La journée d'Alain Delon sur Antenne 2
Venu sur Antenne 2 pour promouvoir ses films, l'acteur s'est finalement mis à nu comme rarement. Les archives de cette journée exceptionnelle dévoilent des facettes méconnues d'Alain Delon, très humain, maniant l'humour comme la critique avec brio. Les différents entretiens dépeignent un homme ouvert, cultivé, amoureux de la vie et bourreau de travail. Visiblement heureux de montrer un autre visage que celui qui s'affichait sur les magazines au papier glacé, il joua le jeu de la sincérité.

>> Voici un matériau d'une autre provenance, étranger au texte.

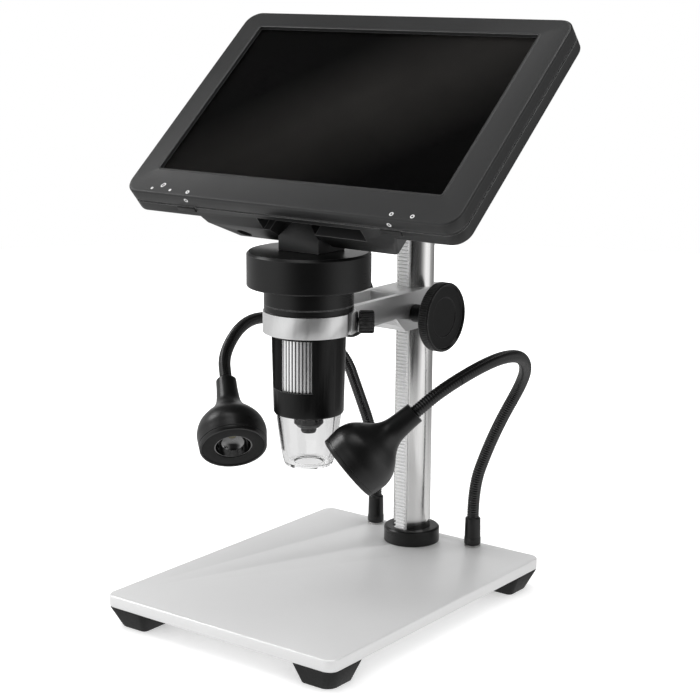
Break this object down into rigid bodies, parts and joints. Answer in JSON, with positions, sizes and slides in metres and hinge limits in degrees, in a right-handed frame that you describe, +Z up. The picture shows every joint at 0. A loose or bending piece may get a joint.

Le matin du 7 septembre 1987, l'acteur s'était rendu dans l'émission « Télé matin », où en compagnie de Roger Zabel, il avait donné sa définition du statut de star. Puis les téléspectateurs l'avaient retrouvé dans « Matin bonheur ». Ce jour-là, c'était la première de l'animateur Thierry Beccaro, très ému de débuter avec un tel parrain. Le comédien, particulièrement avenant, était longuement revenu sur sa carrière, estimant n'avoir aucun regret.
En fin d'après-midi, Alain Delon était venu pousser la chansonnette et parler variétés dans « Un DB de plus », la nouvelle émission de Didier Barbelivien. Il s'était ensuite rendu sur le plateau du 20h d'Henri Sannier, où il avait commenté l'actualité avec sérieux, notamment les questions politiques, évoquant son soutien à Raymond Barre et expliquant ce qu'il pensait du Front national de Jean-Marie Le Pen. Il était aussi question de son arrivée probable à la télé...
Pour achever la journée, à la veille de la rentrée scolaire, l'artiste partageait quelques souvenirs de sa jeunesse, et plus particulièrement de sa scolarité difficile en pension, dans le magazine « Autrement dit », présenté par Sylvie Genevoix.